We spent a couple of nights in Cala Son Saura and then headed to Ciutadella at the west end of the Island. Ciutadella must be one of the most impressive harbours anywhere as it is like going up a gorge with the town at the end.  We had been to Ciutadella before on a family holiday in 2000, but motoring up the narrow cala is something else. We treated ourselves to a lovely meal out in the evening in a small restaurant overlooking the harbour.


In Ciutadella harbour


Looking down on the harbour.







Luckily Menorca has not suffered from the over development of Mallorca, so there are hardly any high rise hotels here. Nearly 50% of the land area is set aside as Natural Park and they have several marine reserves as well. The north part of Menorca has very different scenery to the south side. Not Many limestone Calas with Aleppo pines coming down to the sea here. Instead there are stark slate cliffs and headlands with little vegetation at this time of year.

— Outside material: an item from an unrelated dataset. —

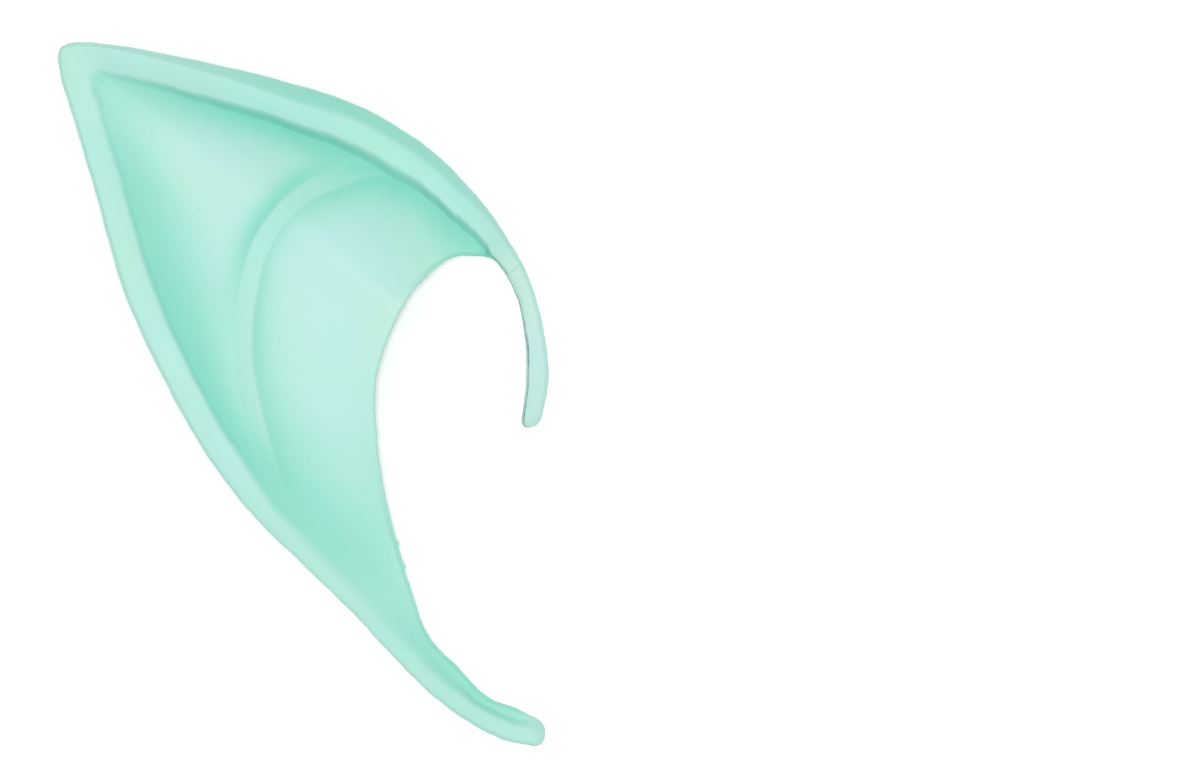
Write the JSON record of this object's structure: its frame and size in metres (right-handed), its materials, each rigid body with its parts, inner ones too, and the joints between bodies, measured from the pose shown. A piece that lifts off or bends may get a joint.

There are exceptions though and we went to a lovely wetland reserve at Es Grau near Mahon where we saw many Egrets, ducks and even an Osprey.



Our anchorage at Es Grau – close to the rocks! 



We read recently that the development of Mallorca was sanctioned by Franco as Mallorca had supported him during the civil war. Menorca had been on the opposite side, hence no development. 

We are currently in Fornells, another gorgeous spot. It’s a very small fishing village on the north coast, which has remained small and relatively unspoilt despite the hordes of tourists that flock here in the summer.




We are tied up to the Town Quay, part of the Ports IB group. In a few days we will depart the Balearics and head off to Sardinia (a 48 hour trip), so we will now stock up with food and fuel and watch out for a decent weather window. It feels very strange to be leaving the Spanish speaking Med behind. Our Spanish is not great but it is all so familiar to us now. I think Menorca has been our favourite Balearic Island, perhaps because it is least built up, however perhaps also because we have learnt the “system” with anchorages and Ports IB and the Possidonia buoys . New adventures await in Italian waters.